In schools today, instead of just passing notes, students can send text messages on their cell phones and communicate online with their bff (best friends forever) or with people they don’t know, and this makes it difficult for parents to monitor their child’s online activities. In addition to e-mailing and text messaging, communicating via social networking sites is becoming more common for both older and younger generations. In fact, in January 2009 Facebook alone reported that they had 150 million active users. In addition, according to Common Sense Media, 55 percent of teens have an online profile on social networking sites like Facebook or MySpace.

"Social networking sites can be great resources for staying in contact with people, reconnecting with old friends, meeting people with common interests, and getting questions answered, but unfortunately not everyone who uses the Internet and social networking sites has honest intentions,” said Jay Opperman, Senior Director of Security and Privacy at Comcast.

What does this all mean? It means that parents should: 1) become familiar with online social networks like Facebook, Twitter, LinkedIn and MySpace; and 2) talk to your children about the importance of being safe and smart while communicating online.

Here are a few tips to keep in mind when talking to your teens about the Internet and social networks:

TIP 1 — Choose your pictures wisely: Pictures can say a thousand words. If you decide to post a picture of yourself online, be very cautious about what you post.

“Do not use a picture that will embarrass you five years down the road because even if you delete the picture, it will never go away.
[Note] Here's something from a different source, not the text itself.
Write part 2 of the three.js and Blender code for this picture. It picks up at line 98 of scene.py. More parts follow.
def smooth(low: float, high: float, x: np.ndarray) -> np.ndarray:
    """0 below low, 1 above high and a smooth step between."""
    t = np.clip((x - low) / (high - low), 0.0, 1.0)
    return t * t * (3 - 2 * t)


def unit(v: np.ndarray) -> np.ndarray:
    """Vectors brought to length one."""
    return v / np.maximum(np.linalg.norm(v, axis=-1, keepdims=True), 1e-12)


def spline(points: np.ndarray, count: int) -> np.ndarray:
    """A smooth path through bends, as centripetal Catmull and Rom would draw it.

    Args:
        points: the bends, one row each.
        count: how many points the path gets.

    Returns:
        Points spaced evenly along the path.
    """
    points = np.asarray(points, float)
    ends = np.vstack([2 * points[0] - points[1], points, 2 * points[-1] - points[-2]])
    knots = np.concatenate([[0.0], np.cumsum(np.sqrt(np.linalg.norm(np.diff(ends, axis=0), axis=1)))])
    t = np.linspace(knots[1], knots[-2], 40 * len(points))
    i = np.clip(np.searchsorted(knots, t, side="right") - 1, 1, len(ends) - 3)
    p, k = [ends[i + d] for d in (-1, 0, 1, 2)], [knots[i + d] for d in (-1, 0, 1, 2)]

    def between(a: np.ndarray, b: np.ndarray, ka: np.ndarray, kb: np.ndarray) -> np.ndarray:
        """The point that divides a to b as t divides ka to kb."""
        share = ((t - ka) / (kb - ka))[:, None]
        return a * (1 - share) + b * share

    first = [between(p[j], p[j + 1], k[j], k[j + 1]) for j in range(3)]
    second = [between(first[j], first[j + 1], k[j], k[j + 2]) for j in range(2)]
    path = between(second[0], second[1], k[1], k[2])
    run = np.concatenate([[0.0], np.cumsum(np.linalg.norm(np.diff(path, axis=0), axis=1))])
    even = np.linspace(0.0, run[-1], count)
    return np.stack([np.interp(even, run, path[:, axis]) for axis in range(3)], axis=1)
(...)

What goes online, stays online,” said Opperman. “Think about these questions: If I post this picture, could it prevent me from getting a scholarship or a job in the future? What if the person or persons I share my picture with, shares it with others?”

TIP 2 — Don’t talk to strangers and use privacy settings: Sometimes people aren’t always who they say they are and the Internet provides an additional means of being anonymous. Remember, everyone in the world doesn’t have your best interests at heart and some people are looking to prey on children and teens online. Social networking sites have privacy settings so you can control who can see your personal page. The settings can’t protect you 100 percent, but they are helpful so make sure you set up a privacy setting so only your friends can see your page.

TIP 3 — Keep your personal information personal: Don’t share personal information such as your last name, parents’ or siblings’ names, phone number, address, social security number or where you like to hang out. People with dishonest intentions can use this information to find you or steal your identity.

TIP 4 — Don’t be a cyberbully: Don’t bully people online or in person. You wouldn’t appreciate a schoolmate or even a stranger posting embarrassing or harassing information about you or threatening you online so don’t do that to someone else. Online, this is called cyberbullying, and now more and more states are passing anti-cyberbullying laws.

TIP 5 — Go outside and stay active: Technology is fascinating and it keeps us connected in so many ways, but don’t let the Internet disconnect you from other things that are important in life. Spend time with family and friends in person. Walk the dog, learn how to play an instrument, get involved in sports and other extracurricular after-school activities. Real life connections with family, friends and those most important to you should be one of your top priorities.